My choice for Buster was (i) due to the distribution’s stability, (ii) the fact that there will still be long-term support for Python 3.6, and (iii) even though the image isn’t a masterpiece regarding disk space compared to the dreadful Alpine, at least it won’t have the absurd image size of ubuntu:18+ versions.

Since I run some of these pipelines in Gitlab/Github Actions and Amazon ECS, I have some performance criteria for deployment (i.e., the deployment cannot take too long). python:3.6-buster delivers an interesting balance between distribution and image creation speed.

The article by Itamar Turner-Trauring called “The best Docker base image for your Python application (April 2020)” helped a lot in my choice. However, since I had some issues in the past using slim images, I ended up going with the full buster image.

(By the way, his blog is sensational for anyone working with Python + Docker and has an interesting benchmark on these images.)

The rest of the Dockerfile is nothing special, except that for local development, I run Jupyter Notebook with the default options:

.dockerignore

Alexei Ledenev wrote a post about the dangers and problems of not using .dockerignore.

Essentially, he points out that not using .dockerignore not only makes the build slow but its absence can potentially cause environment variable and credential leaks.

This is the .dockerignore I use:

requirements.txt

In requirements.txt, I maintain a canonical set of things I generally use for exploratory data analysis like jupyter, matplotlib, pandas, and numpy.

If I need to train some baseline algorithm, I include sklearn.

Since part of my data is in AWS S3 and MySQL databases, I include the boto3 and s3fs packages by default to access data in S3, and PyMySQL if I need to extract data via MySQL queries.

Two points about requirements.txt that I like to highlight: (i) maintaining development and production versions and (ii) the importance of explicitly passing the pip package version.

I always keep the Docker versions identical to what’s in production, no matter how large the package is.

This ensures from minute zero of the analysis that I won’t have environment problems with different libraries.

This guarantees environment consistency (operating system + libraries), which will prevent me from making errors like the one committed by the University of Hawaii regarding the use of the glob library.

In that case, glob presents differences in sorting behavior (and consequently the sequence of file reading) according to the operating system.

Due to a lack of attention from researchers who took the script from the original study written 6 years earlier (a time when the operating system handled sorting and the library didn’t have the sorting function), the published study’s version started presenting differences and invalidated part of the experiments.

Final result: More than 100 articles had to be corrected.

Lesson: Always use the version explicitly in requirements.txt.

The other point about requirements.txt is that since I use some packages that have some “obscure” dependencies (for lack of a better name), I am always looking at vulnerability reports from snyk, Safety, and Bandit.

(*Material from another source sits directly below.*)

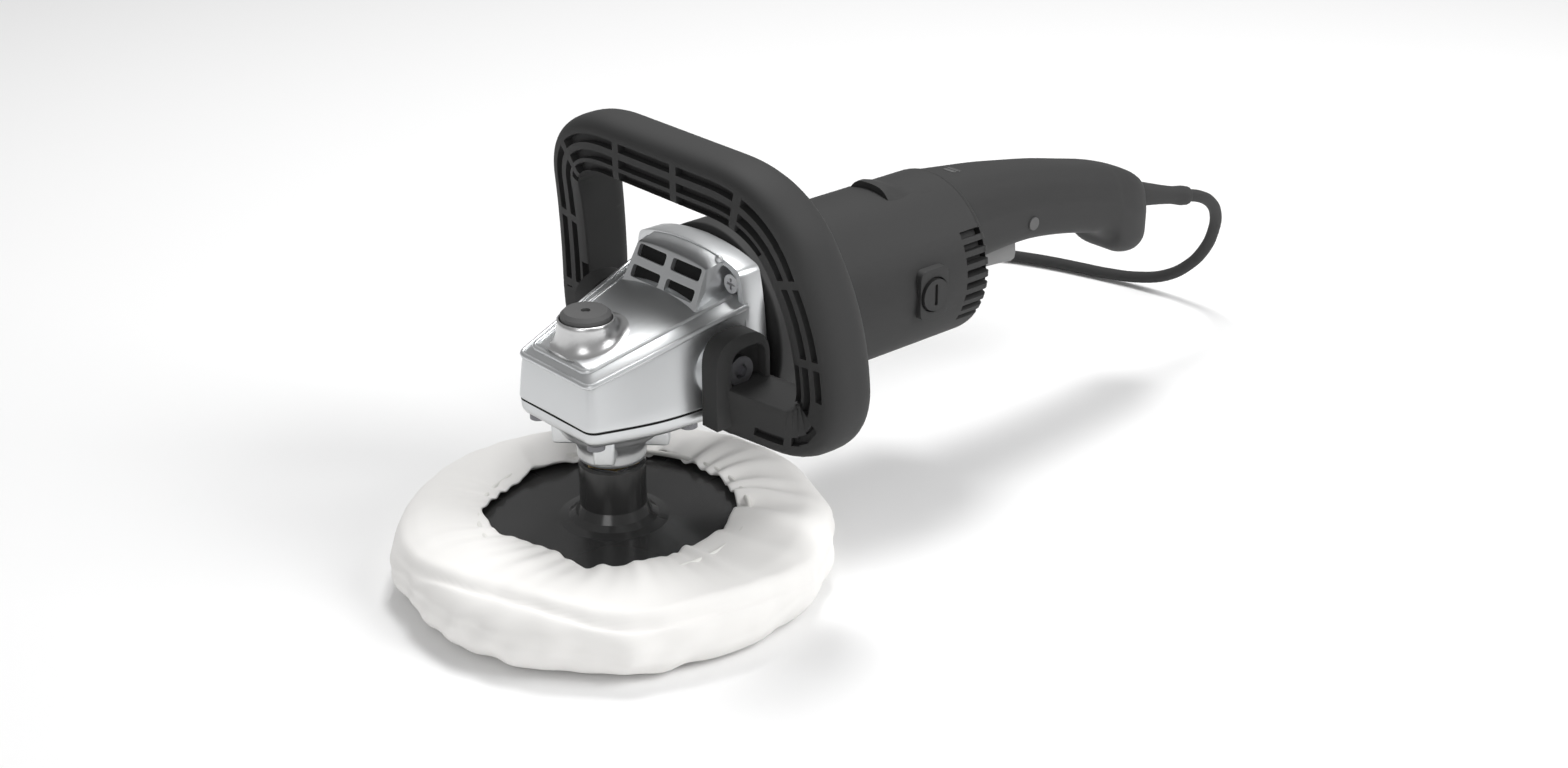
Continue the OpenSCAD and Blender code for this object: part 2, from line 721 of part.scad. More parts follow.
module handle_body() {
    s = handle_sections;
    difference() {
        union() for (i = [0:len(s) - 2]) hull() {
            handle_slab(s[i]);
            handle_slab(s[i + 1]);
        }
        hull() {
            translate([-1, 0, 0]) handle_slab(s[0], shell_wall);
            handle_slab(s[2], shell_wall);
        }
        hull() {
            handle_slab(s[2], shell_wall);
            handle_slab(s[3], shell_wall);
        }
        translate([-1, 0, 0]) handle_front_cut();
        // trigger opening
        translate([-243, -trigger_half_w - gap, 75]) cube([42, 2 * (trigger_half_w + gap), 24]);
        // seat of the speed dial
        translate([dial_at[0], 0, dial_at[1]]) rotate([90, 0, 0])
            cylinder(h = 8, r = dial_d / 2 + 0.6, center = true);
        // cord channel
        translate([relief_from[0], 0, relief_from[1]]) rotate([0, -90 - relief_tilt, 0]) {
            translate([0, 0, -40]) cylinder(h = 60, r = cord_r + 0.4);
            translate([0, 0, -12]) cylinder(h = 40, r = 6.05);
        }
    }
}

// Opens the front of the cavity towards the barrel
module handle_front_cut() {
    translate([-194, -15, 96]) cube([8, 30, 32]);
}

// One half shell with its posts for the screws and for the trigger pin
module handle_half(side) {
    post_r = 3.8;
    post_y = 16.5;
    difference() {
        union() {
            intersection() {
                handle_body();
                translate([-360, side > 0 ? 0.05 : -40.05, 50]) cube([200, 40, 120]);
            }
            for (p = handle_screw_at) along_y(side * 0.05, side * post_y, post_r, p[0], p[1]);
            along_y(side * (trigger_half_w + 0.5), side * post_y, post_r, trigger_pivot[0], trigger_pivot[1]);
            // ribs that hold the switch and, on the left, the speed board
            translate([-222, side > 0 ? switch_half_w : -17.6, 106]) cube([4, 17.6 - switch_half_w, 10]);
            if (side > 0) translate([dial_at[0] - 6, 7.6, 121]) cube([3, 9.6, 5]);
        }
        for (p = handle_screw_at) {
            if (side < 0) along_y(-14, -30, 3.2, p[0], p[1]);
            along_y(-side, side * 14.1, 1.6, p[0], p[1]);
        }
        along_y(0, side * 12, 1.55, trigger_pivot[0], trigger_pivot[1]);
        if (side > 0) along_y(10, 30, lock_on_r + gap, lock_on_at[0], lock_on_at[1]);
    }
}

module handle_shell_left() {
    color("#1c1c1c") handle_half(1);
}

module handle_shell_right() {
    color("#1c1c1c") handle_half(-1);
}

module handle_screws() {
    color("dimgray") for (p = handle_screw_at)
        translate([p[0], -14, p[1]]) rotate([90, 0, 0]) screw(3, 1.8, 1.5, 26);
}

module switch_body() {
    color("#2b2b2b") difference() {
        translate([-252, -switch_half_w, switch_z]) cube([38, 2 * switch_half_w, 17]);
        along_y(5.5, 12, lock_on_r + gap, lock_on_at[0], lock_on_at[1]);
    }
}

module trigger() {
    color("#4a4a4a") difference() {
        union() {
            translate([0, trigger_half_w, 0]) rotate([90, 0, 0]) linear_extrude(2 * trigger_half_w)
                polygon([
                    [-206, 96], [-206, 89], [-212, 86.6], [-222, 86], [-232, 85.2], [-238, 84.4], [-240.6, 85.4],
                    [-241.2, 88], [-240.4, 98.4], [-212, 98.4]
                ]);
            along_y(-trigger_half_w, trigger_half_w, 3.2, trigger_pivot[0], trigger_pivot[1]);
        }
        along_y(-10, 10, 1.5 + fit, trigger_pivot[0], trigger_pivot[1]);
        translate([trigger_spring_x, 0, trigger_seat_z]) cylinder(h = 5, r = 3.2);
    }
}

module trigger_pin() {
    color("silver") along_y(-11.5, 11.5, 1.5, trigger_pivot[0], trigger_pivot[1]);
}

module trigger_spring() {
    color("silver") translate([trigger_spring_x, 0, trigger_seat_z]) coil_spring(2.4, 0.35, switch_z - trigger_seat_z, 4);
}

module lock_on_button() {
    color("#3c3c3c") union() {
        along_y(9.5, 18.1 + lock_on_travel, lock_on_r, lock_on_at[0], lock_on_at[1]);
        along_y(12.5, 14, lock_on_r + 1.4, lock_on_at[0], lock_on_at[1]);
    }
}

module speed_dial() {
    color("#303030") translate([dial_at[0], 0, dial_at[1]]) rotate([90, 0, 0]) difference() {
        cylinder(h = 6.4, r = dial_d / 2, center = true);
        for (a = [0:15:345]) rotate([0, 0, a])
            translate([dial_d / 2 + 0.2, 0, 0]) cylinder(h = 8, r = 0.7, center = true, $fn = 16);
        cylinder(h = 10, r = dial_bore_r, center = true);
    }
}

module speed_control() {
    color("darkgreen") union() {
        along_y(-5, 7, dial_bore_r - fit, dial_at[0], dial_at[1]);
        translate([dial_at[0] - 10, 6, dial_at[1] - 9]) cube([17, 1.6, 13]);
    }
}

module cord_clamp() {
    color("#222222") difference() {
        translate([clamp_x, -6, 90.6]) cube([12, 12, 8]);
        translate([clamp_x - 2, 0, 99.6]) rotate([0, 90, 0]) cylinder(h = 20, r = cord_r);
    }
}

module strain_relief() {
    color("#151515") translate([relief_from[0], 0, relief_from[1]]) rotate([0, -90 - relief_tilt, 0])
        difference() {
            rotate_extrude() polygon([
                [0, -10], [6, -10], [6, 6], [5.6, 8], [4.4, 24], [4.4, 28], [5.4, 31], [5.4, 36], [4.6, 38],
                [0, relief_len]
            ]);
            translate([0, 0, -12]) cylinder(h = 60, r = cord_r + eps);
        }
}

// ---------- loop handle ----------

module loop_foot(side) {
    arch_r = 14.5;
    along_y(side * foot_y[0], side * foot_y[1], arch_r, -33, foot_z[1] - arch_r);
    translate([foot_x[1], side > 0 ? foot_y[0] : -foot_y[1], foot_z[0]])
        cube([foot_x[0] - foot_x[1], foot_y[1] - foot_y[0], foot_z[1] - arch_r - foot_z[0]]);
}

// Bolt hole with its counterbore, and the peg hole
module loop_foot_holes(side) {
    along_y(side * 30, side * 60, 4.1, bolt_at[0], bolt_at[1]);
    along_y(side * 42.5, side * 70, 7.4, bolt_at[0], bolt_at[1]);
    along_y(side * 30, side * 60, 2.4, peg_at[0], peg_at[1]);
}

module loop_handle() {
    p = loop_points;
    half = concat(
        [p[0]],
        corner_curve(p[0], p[1], p[2], loop_round[0], corner_steps),
        corner_curve(p[1], p[2], p[3], loop_round[1], 4),
        corner_curve(p[2], p[3], p[4], loop_round[2], corner_steps),
        [p[4]]
    );
    n = len(half);
    whole = concat(
        [for (i = [n - 1:-1:1]) [half[i][0], -half[i][1], half[i][2]]],
        half
    );
    color("#1a1a1a") difference() {
        union() {
            sweep(whole, round_section(loop_depth / 2, loop_width / 2, 7, 5), [1, 0, 0]);
            for (s = [-1, 1]) loop_foot(s);
        }
        // the arms stop at the gear head's sides
        translate([-120, -foot_y[0], 40]) cube([160, 2 * foot_y[0], 90]);
        for (s = [-1, 1]) loop_foot_holes(s);
    }
}

module handle_bolts() {
    color("dimgray") for (s = [-1, 1]) difference() {
        union() {
            along_y(s * 25, s * 43, 3.4, bolt_at[0], bolt_at[1]);
            along_y(s * 42.5, s * 47, 6.5, bolt_at[0], bolt_at[1]);
        }
        translate([bolt_at[0], s * 47, bolt_at[1]]) rotate([90, 0, 0])
            cylinder(h = 5, r = 3 / cos(30), $fn = 6, center = true);
    }
}

// ---------- cord ----------

module cord_run() {
    color("#141414") union() {
        sweep(cord_route, circle_section(cord_r, 10), [1, 0, 0.3]);
        sweep(tail_route, circle_section(cord_r, 10), [0, 1, 0]);
    }
}

module cord_coil() {
    color("#141414") translate([coil_at[0], coil_at[1], 0]) rotate_extrude() polygon([
        [coil_r[0], 2], [coil_r[0] + 2, 0], [coil_r[1] - 2, 0], [coil_r[1], 2], [coil_r[1], 8],
        [coil_r[1] - 5, coil_h], [coil_r[0] + 5, coil_h], [coil_r[0], 8]
    ]);
}

module coil_tie() {
    color("#3a3a3a") translate([coil_at[0], coil_at[1], 0]) rotate([0, 0, 60]) difference() {
        translate([coil_r[0] - 1.6, -2.5, 0]) cube([coil_r[1] - coil_r[0] + 3.2, 5, coil_h + 1.4]);
        translate([coil_r[0] - 0.1, -5, -1]) cube([coil_r[1] - coil_r[0] + 0.2, 10, coil_h + 1]);
    }
}

module plug_body() {
    color("#151515") translate(plug_at) rotate([0, 90, 0]) difference() {
        union() {
            rotate_extrude() polygon([
                [0, 0], [5, 0], [6, 3], [8, 12], [16, 22], [17.5, 26], [17.5, 44], [16.5, 45], [0, 45]
            ]);
        }
        for (s = [-1, 1]) translate([0, s * plug_pin_gap / 2, 30]) cylinder(h = 30, r = plug_root_r);
    }
}

module plug_pins() {
    color("gold") translate(plug_at) rotate([0, 90, 0]) for (s = [-1, 1])
        translate([0, s * plug_pin_gap / 2, 30]) {
            cylinder(h = 15, r = plug_root_r);
            cylinder(h = 15 + plug_pin_len, r = plug_pin_r);
        }
}

bonnet();
bonnet_drawstring();
foam_layer();
backing_pad();
hub_insert();
spindle();
ring_gear();
spindle_circlip();
lower_bearing();
upper_bush();
dust_seal();
bearing_cover();
cover_gasket();
cover_screws();
gear_housing();
flange_screws();
lock_button();
lock_spring();
pinion_gear();
armature_shaft();
front_bearing();
bearing_retainer();
air_baffle();
cooling_fan();
armature_core();
armature_windings();
commutator();
rear_bearing();
stator_core();
field_coils();
motor_housing();
brush_holders();
carbon_brushes();
brush_caps();
handle_shell_left();
handle_shell_right();
handle_screws();
switch_body();
trigger();
trigger_pin();
trigger_spring();
lock_on_button();
speed_dial();
speed_control();
cord_clamp();
strain_relief();
loop_handle();
handle_bolts();
cord_run();
cord_coil();
coil_tie();
plug_body();
plug_pins();
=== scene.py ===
"""Looks of a corded rotary polisher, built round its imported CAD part.

The row frame is in metres: +X forward, +Y to the tool's left, +Z up, with the origin under the spindle.
Lengths in this file are in millimetres unless a name ends in _m.
"""

import json
import logging
import math
from dataclasses import dataclass, field
from enum import Enum
from typing import Callable, Sequence

import bmesh
import bpy
import numpy as np
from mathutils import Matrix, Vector


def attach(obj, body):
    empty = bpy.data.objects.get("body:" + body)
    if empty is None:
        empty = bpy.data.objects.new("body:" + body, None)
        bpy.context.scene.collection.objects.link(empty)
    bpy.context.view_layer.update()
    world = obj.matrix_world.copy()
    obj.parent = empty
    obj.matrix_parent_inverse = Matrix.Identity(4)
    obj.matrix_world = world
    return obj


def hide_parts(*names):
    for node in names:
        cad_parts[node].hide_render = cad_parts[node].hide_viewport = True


MM = 0.001
AXIS_Z = 101.0
TAU = 2 * math.pi
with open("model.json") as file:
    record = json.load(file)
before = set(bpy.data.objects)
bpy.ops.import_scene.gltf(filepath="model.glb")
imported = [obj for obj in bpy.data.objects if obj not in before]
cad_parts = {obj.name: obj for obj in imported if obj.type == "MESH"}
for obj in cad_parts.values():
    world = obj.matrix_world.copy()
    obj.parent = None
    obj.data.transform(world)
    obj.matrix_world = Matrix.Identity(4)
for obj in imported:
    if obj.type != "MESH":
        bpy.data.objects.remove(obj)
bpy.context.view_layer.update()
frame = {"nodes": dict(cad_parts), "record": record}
log = logging.getLogger("polisher")


# ---------------------------------------------------------------- curves


def rounded(control: Sequence, reach: Sequence[float], steps: int = 4, fill: int = 0) -> np.ndarray:
    """Rounds the inner corners of a chain of points, each with a quadratic arc.

    Args:
        control: Points of the chain, of shape (k, ..., dims), so that each may be a whole row of points.
        reach: How far each inner corner's arc starts from the corner; k - 2 values.
        steps: Segments in each arc.
        fill: Extra points on each straight stretch.

    Returns:
        The points, stacked along the first axis.
    """
    c = np.asarray(control, float)
    out = [c[0]]
    for i in range(1, len(c) - 1):
        a, b, d = c[i - 1] - c[i], c[i], c[i + 1] - c[i]
        la = np.maximum(np.linalg.norm(a, axis=-1, keepdims=True), 1e-9)
        ld = np.maximum(np.linalg.norm(d, axis=-1, keepdims=True), 1e-9)
        s = b + a / la * np.minimum(reach[i - 1], 0.48 * la)
        e = b + d / ld * np.minimum(reach[i - 1], 0.48 * ld)
        out += [out[-1] + (s - out[-1]) * (j + 1) / (fill + 1) for j in range(fill)]
        for t in np.linspace(0, 1, steps + 1):
            out.append((1 - t) ** 2 * s + 2 * t * (1 - t) * b + t * t * e)
    out += [out[-1] + (c[-1] - out[-1]) * (j + 1) / (fill + 1) for j in range(fill)]
    out.append(c[-1])
    return np.array(out)


def frames(path: np.ndarray, side: Sequence[float]) -> tuple[np.ndarray, np.ndarray, np.ndarray]:
    """Finds the directions along and across a path.

    Args:
        path: Points of the path.
        side: Direction that the first cross direction keeps to.

    Returns:
        Tangents, first cross directions and second cross directions.
    """
    t = np.gradient(path, axis=0)
    t /= np.linalg.norm(t, axis=1)[:, None]
    s = np.asarray(side, float)
    u = s - (t @ s)[:, None] * t
    u /= np.linalg.norm(u, axis=1)[:, None]
    return t, u, np.cross(t, u)


def resample(points: np.ndarray, step: float) -> np.ndarray:
    """Spaces points evenly along a smooth curve.

    Args:
        points: Points that the curve goes through.
        step: Distance between the new points.

    Returns:
        The new points.
    """
    p = np.asarray(points, float)
    knots = np.concatenate([[0], np.cumsum(np.linalg.norm(np.diff(p, axis=0), axis=1))])
    m = np.gradient(p, knots, axis=0)
    s = np.linspace(0, knots[-1], max(3, int(knots[-1] / step)))
    k = np.clip(np.searchsorted(knots, s, "right") - 1, 0, len(knots) - 2)
    h = (knots[k + 1] - knots[k])[:, None]
    t = (s - knots[k])[:, None] / h
    return (
        (2 * t**3 - 3 * t**2 + 1) * p[k]
        + (t**3 - 2 * t**2 + t) * h * m[k]
        + (-2 * t**3 + 3 * t**2) * p[k + 1]
        + (t**3 - t**2) * h * m[k + 1]
    )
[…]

For those who don’t have a budget for some of these tools, Github offers the same type of service.

It takes a bit more work because if any change has to be put into production, it has to be transposed to the development environments.

At least for me, it works well because I have mental control over everything that needs to be checked to ensure environment consistency.

docker-compose.yml

The first question that might appear is: “Why use docker-compose?”.

In my case, it was a need to perform prototyping in tools outside the Data Science spectrum, such as Redis for testing caching with offline predictions/scores, SQLite when I needed to test data engineering things for embedding a database, or when I had to use H2O.ai for a specific machine learning training.

In these cases, I only needed to choose an image from these platforms (or create my own) to have all services isolated, each in its own container. Goodbye dependency hell.

One last thing I wanted to highlight regarding the use of configurations and credentials in environment variables: avoid using environment variables in Docker as much as possible, given the clear security issues as seen in Diego Monica’s post, “Why you shouldn’t use ENV variables for secret data”.

I recommend using Docker Secrets for credential management. Personally, only when I need to pass something that isn’t worth storing in Docker Secrets, I pass it in the form shown in the file below.

README.md

Finally, in README.md, I place instructions like what the solution is, what the data is, the Jira ticket, how to build the image, and how to start the container in Docker Compose.

export ENV_VAR_1='***********' && \
export ENV_VAR_2='***********' && \
docker build -t data_science_analysis . &&  \
docker-compose up

Lastly, I go to Jupyter Notebook at http://localhost:8888/ with the password of my choice. In this case, I set the Jupyter Notebook password to root just for demonstration purposes.

Final Considerations

Personally, I think of Docker as a tool that revolutionized the way of doing data science concerning aspects like reproducibility and environment management.

The configuration above is not definitive, but it’s the way I found to move faster in prototyping and analysis, and I hope it helps anyone starting to incorporate Docker into their data analyses.